Born 26 April 1873 at Treherbert, Glamorganshire, but of Cardiganshire antecedents. He was trained as a teacher under M. O. Jones, and throughout his life had the characteristics of a good teacher, even after becoming (1892) a preacher. From Trevecka he went in 1897 to Aberystwyth, and graduated there in 1900 with honours in Welsh. He became pastor at Abercynon (he was ordained in 1902), going thence to Water Street church, Carmarthen, where he remained till 1906; he married a daughter of one of his predecessors, John Wyndham Lewis (they had one daughter). At Carmarthen he took a leading part in the foundation (1905) of the Carmarthenshire Antiquarian Society, and was for twenty-one years editor of its Transactions. But he left in 1906 to become one of the tutors of the C.M. preparatory school at Trevecka. He remained there only till 1909, but this short period, on his own testimony, turned him from a general antiquarian into a specialist in Methodist history; for the documents preserved at Trevecka (but in shocking condition) aroused in him an interest which was maintained throughout his subsequent pastorates, at Ton (Rhondda), 1909-20, at Pen-llwyn near Aberystwyth, 1920-9, and at Water Street, Carmarthen (again), 1929-30.
In 1914 he was made secretary of the C.M. Historical Committee; this led in 1916 to the foundation of the C.M. Historical Society, and the inception of its Journal (Cylch. Cymd. Hanes M.C.), which he edited jointly with J. H. Davies and Richard Bennett for four years, becoming its sole editor in 1920. Appointed ‘Davies Lecturer’ in 1922, he took as his theme ‘The Trevecka Letters’ — a volume bearing this title was published after his death, in 1932; it contains ‘prolegomena’ to the study of the letters, an elaborate inventory of them, and three essays exemplifying their value as historical sources; the work, in its unpublished form, had already obtained for him (1929) the degree of Ph.D.

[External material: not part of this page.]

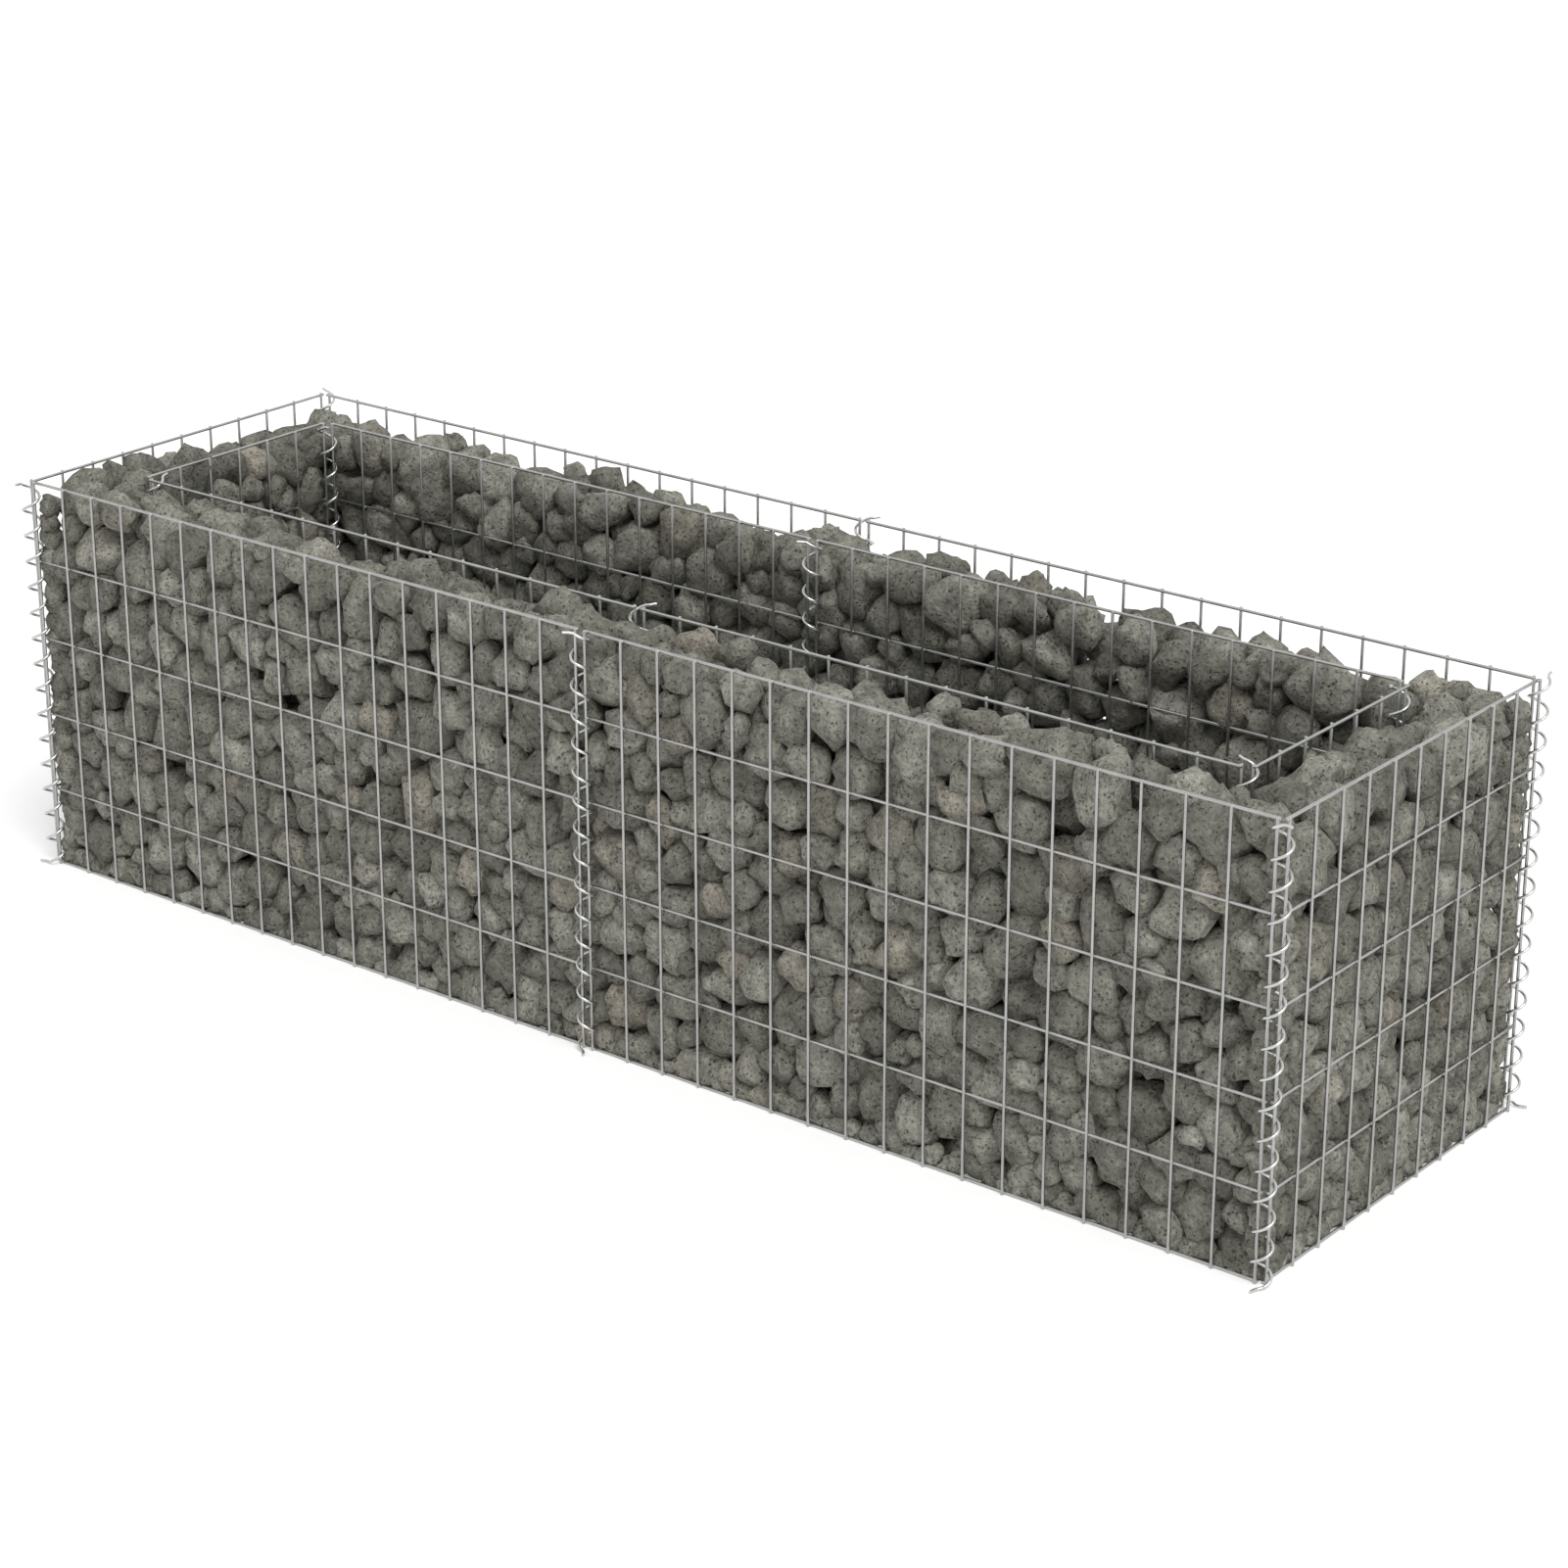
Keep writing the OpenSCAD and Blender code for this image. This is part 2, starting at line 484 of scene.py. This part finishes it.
# %% Sizes of the mesh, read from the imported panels
CELL_H = 0.100
LONG_CELL_W = 0.0517
END_CELL_W = 0.050
CAD_WIRE_D = 0.004
# The axis of a wire lies this far inside the box of its packed panel.
AXIS_IN = CAD_WIRE_D / 2
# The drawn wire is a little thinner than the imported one, and its uprights keep their axes.
WIRE_D = 0.0036
WIRE_R = WIRE_D / 2
WIRE_SIDES = 12
EASE = 0.0005
# How far the weld sinks the rails into the uprights.
WELD_DEPTH = 0.0006
RAIL_SET_IN = WIRE_D - WELD_DEPTH

low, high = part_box("front_left_panel")
BASKET_H = high.z - low.z
ROWS = round((BASKET_H - CAD_WIRE_D) / CELL_H)
print("rows", ROWS, "rails set in by", round(RAIL_SET_IN * 1000, 2), "mm")

# %% One round wire with eased ends
# An edge is level when the heights of its ends differ by less than this.
LEVEL = 1e-6


def round_wire(length, radius, sides):
    """A wire that stands on the origin, with the sharp rims of its cut ends eased."""
    clear_selection()
    bpy.ops.mesh.primitive_cylinder_add(
        vertices=sides, radius=radius, depth=length, location=(0, 0, length / 2)
    )
    wire = bpy.context.object
    bpy.ops.object.transform_apply(location=True)
    bpy.ops.object.mode_set(mode="EDIT")
    bpy.ops.mesh.select_mode(type="EDGE")
    pick("edges", lambda edge: abs(edge.verts[0].co.z - edge.verts[1].co.z) < LEVEL)
    bpy.ops.mesh.bevel(offset=EASE, segments=2, affect="EDGES")
    bpy.ops.object.mode_set(mode="OBJECT")
    return wire


# %% One weld bead
# Along the rail, through the panel, and along the upright.
BEAD_RADII = (0.0027, 0.0017, 0.0019)


def weld_bead():
    """A pressed bead at the origin, drawn out along the rail."""
    clear_selection()
    bpy.ops.mesh.primitive_uv_sphere_add(segments=8, ring_count=6, radius=1.0)
    bead = bpy.context.object
    bpy.ops.object.mode_set(mode="EDIT")
    bpy.ops.transform.resize(value=BEAD_RADII)
    bpy.ops.object.mode_set(mode="OBJECT")
    return bead


# %% A whole panel
SMOOTH_BELOW = math.radians(50)


def welded_panel(cells, cell_w, stone_side):
    """A panel from X = 0 along +X, its uprights at Y = 0 and its rails on the stone side."""
    rail_y = stone_side * RAIL_SET_IN
    length = cells * cell_w
    uprights = round_wire(BASKET_H, WIRE_R, WIRE_SIDES)
    repeat(uprights, cells + 1, (cell_w, 0, 0))

    rails = round_wire(length + WIRE_D, WIRE_R, WIRE_SIDES)
    rails.rotation_euler = (0, math.pi / 2, 0)
    rails.location = (-WIRE_R, rail_y, AXIS_IN)
    bpy.ops.object.transform_apply(location=True, rotation=True)
    repeat(rails, ROWS + 1, (0, 0, CELL_H))

    beads = weld_bead()
    beads.location = (0, rail_y / 2, AXIS_IN)
    bpy.ops.object.transform_apply(location=True)
    repeat(beads, cells + 1, (cell_w, 0, 0))
    repeat(beads, ROWS + 1, (0, 0, CELL_H))

    select_only(uprights, rails, beads)
    bpy.ops.object.join()
    bpy.ops.object.shade_smooth_by_angle(angle=SMOOTH_BELOW)
    return uprights


# %% Put every panel in its place
# For each CAD node: whether it runs along the bed, and which way its stones lie.
PANELS = {
    "front_left_panel": (True, 1),
    "front_right_panel": (True, 1),
    "back_left_panel": (True, -1),
    "back_right_panel": (True, -1),
    "left_end_panel": (False, 1),
    "right_end_panel": (False, -1),
    "pit_front_left_panel": (True, -1),
    "pit_front_right_panel": (True, -1),
    "pit_back_left_panel": (True, 1),
    "pit_back_right_panel": (True, 1),
    "pit_left_panel": (False, -1),
    "pit_right_panel": (False, 1),
}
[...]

No one man has rendered so great service to students of Welsh Methodist history. His very limitations were of advantage, for a man of livelier and more imaginative temperament would have shrunk from the dreary business of deciphering, cataloguing, indexing, and so forth, which he so willingly undertook. Patient, orderly, indefatigable in settling minute points, he has saved other researchers endless labour and time, notably by his Inventory already mentioned, his laborious Itinerary of Howel Harris, and his printed bibliographies. Looking at his long list of contributions to the Journal, and also to the Carmarthenshire Society's Transactions (list of his articles on pp. 307-10 of The Trevecka Letters), it is difficult to remember that the years which produced them were also years of diligent preaching, faithful pastoral work, and strenuous advocacy of improvements in the methods and organization of the Sunday schools in Wales.